14. Health and Safety The Buyer undertakes for the purposes of the Health and Safety at Work Act, etc. 1974, that it will take all necessary steps to ensure so far as is reasonably practicable that the goods will be safe and without risk to health when properly used and acknowledges that responsibility for compliance with any applicable health and safety or fire regulations upon the assembly and installation of the goods shall lie entirely with the Buyer.

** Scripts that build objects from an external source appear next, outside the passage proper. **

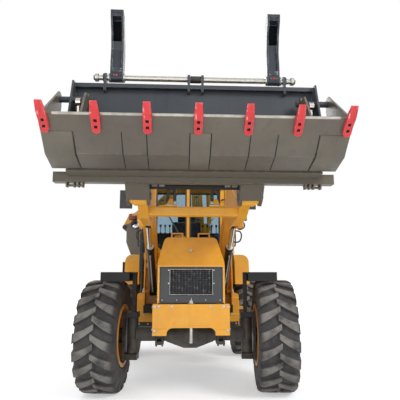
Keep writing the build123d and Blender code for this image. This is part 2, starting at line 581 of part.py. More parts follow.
# Rear frame: two slide beams across the back, closed by the stabiliser tubes
REAR_Y1 = REAR_FRAME_Y + REAR_BEAM_D
rear_frame = box(-LEG_X + 60, LEG_X - 60, REAR_FRAME_Y, REAR_Y1, 520, 660)
rear_frame = rear_frame + box(-LEG_X + 60, LEG_X - 60, REAR_FRAME_Y, REAR_Y1, 1120, 1240)
for upright_x in (-RAIL_X, RAIL_X):
    rear_frame = rear_frame + box(upright_x - 45, upright_x + 45, REAR_FRAME_Y, REAR_Y1 - 20, 600, 1180)


def leg_bar(half, z0, z1):
    return box(LEG_X - half, LEG_X + half, LEG_Y - half, LEG_Y + half, z0, z1)


rear_frame = rear_frame + both(leg_bar(LEG_TUBE / 2, LEG_LOW_Z, LEG_TOP_Z))
rear_frame = rear_frame - both(leg_bar(LEG_SIZE / 2 + PIN_GAP, LEG_LOW_Z - 5, LEG_TOP_Z + 5))
nodes["chassis_frame"] = nodes["chassis_frame"] + rear_frame
for name, side in (("left", 1), ("right", -1)):
    leg = leg_bar(LEG_SIZE / 2, FOOT_Z + 20, LEG_TOP_Z - 60)
    leg = leg + box(LEG_X - 150, LEG_X + 65, LEG_Y - 130, LEG_Y + 72, FOOT_Z, FOOT_Z + 25)
    nodes["stabiliser_" + name] = leg if side > 0 else flip(leg)

# Front knuckles, mudguards and all wheels
for name, side in (("left", 1), ("right", -1)):
    for piece, shape in (("steering_knuckle_", knuckle()), ("front_fender_", front_fender())):
        nodes[piece + name] = steered(shape if side > 0 else flip(shape), side)
for place, track, wheel_y in (("front", FRONT_TRACK_X, 0), ("rear", REAR_TRACK_X, WHEELBASE)):
    for name, side in (("left", 1), ("right", -1)):
        spot = Pos(side * track, wheel_y, TYRE_R)
        for piece, shape in (("tyre_", tyre()),("rim_", wheel_rim(side))):
            placed = spot * shape
            nodes[piece + place + "_" + name] = steered(placed, side) if place == "front" else placed

# Loader arms: two bent boxes, their lugs and the cross tube
arm_in = ARM_X - ARM_W / 2
arm_out = ARM_X + ARM_W / 2
arm = hull([(*ARM_PIVOT, PIVOT_R), (*ARM_ELBOW, ELBOW_R)], arm_in, arm_out)
fore = Vector(0, *BUCKET_PIN) - Vector(0, *ARM_ELBOW)
down = Vector(0, fore.Z, -fore.Y).normalized() * -1
if down.Z > 0:
    down = down * -1
tilt = math.asin((ELBOW_R - NOSE_R) / fore.length)
down = down.rotate(Axis.X, -math.degrees(tilt))
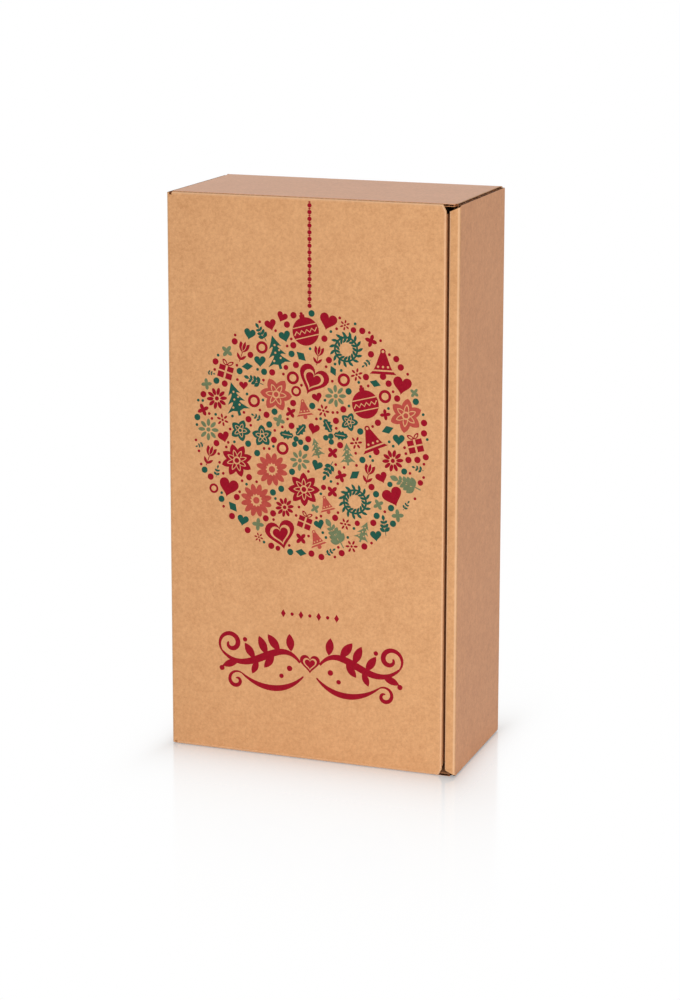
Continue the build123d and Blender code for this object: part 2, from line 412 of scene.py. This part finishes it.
def petal(x, z, angle, length, width, blunt=0.8, count=9):
    """A leaf that starts at (x, z) and points along angle, in degrees."""
    turn = radians(angle)
    steps = [i / count for i in range(count + 1)]
    edge = [(length * s, width / 2 * sin(pi * s) ** blunt) for s in steps]
    edge += [(u, -v) for u, v in edge[-2:0:-1]]
    return [(x + u * cos(turn) - v * sin(turn), z + u * sin(turn) + v * cos(turn)) for u, v in edge]


def stroke(line, widths):
    """A pen stroke along line, with a width at each point."""
    left, right = [], []
    for i, (x, z) in enumerate(line):
        ahead = line[min(i + 1, len(line) - 1)]
        behind = line[max(i - 1, 0)]
        du, dv = ahead[0] - behind[0], ahead[1] - behind[1]
        size = hypot(du, dv)
        nu, nv = -dv / size * widths[i] / 2, du / size * widths[i] / 2
        left.append((x + nu, z + nv))
        right.append((x - nu, z - nv))
    return left + right[::-1]


def even(width, count):
    return [width] * count


def ring(radius, inner, count=30):
    return [(1, round_dot(0, 0, radius, count)), (0, round_dot(0, 0, inner, count))]


# Motifs: lists of (inked, outline), where a later outline lies over an earlier one, and
# inked 0 leaves the paper bare
def berry():
    return [(1, round_dot())]


def small_ring():
    return ring(1.0, 0.55, 20)


def heart():
    line = []
    for i in range(36):
        t = tau * i / 36
        x = 16 * sin(t) ** 3
        z = 13 * cos(t) - 5 * cos(2 * t) - 2 * cos(3 * t) - cos(4 * t)
        line.append((x / 17, (z + 2.5) / 17))
    return [(1, line)]


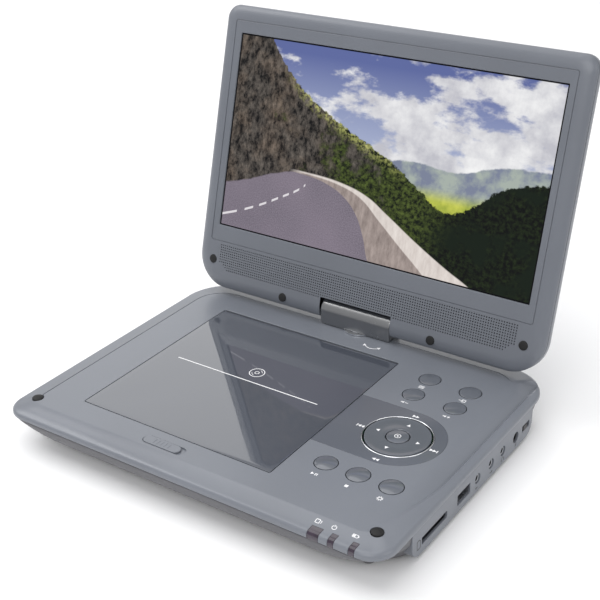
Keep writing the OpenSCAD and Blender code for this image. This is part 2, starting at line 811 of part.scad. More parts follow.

15. Limit of Liability The Company shall not be liable for damage or injury caused by its goods or workmanship beyond replacement of the goods or work on verification of the Buyer’s complaint, when the goods are supplied to a territory outside the U.K. The liability of the Company shall not exceed in any event the liability which it would have incurred under the law. The Company shall not be liable for any consequential loss caused by faulty goods or its failure or delay in servicing, repairing or supplying goods or equipment whether the loss arises from the actions or omissions of the Company, its servants, agents or sub-contractors.
16. Guarantees Guarantees given shall not be applicable outside mainland U.K. unless expressly stated otherwise by the Company in writing. Any guarantee given will be invalidated if the goods are subject to misuse or accident after the Buyer has taken delivery.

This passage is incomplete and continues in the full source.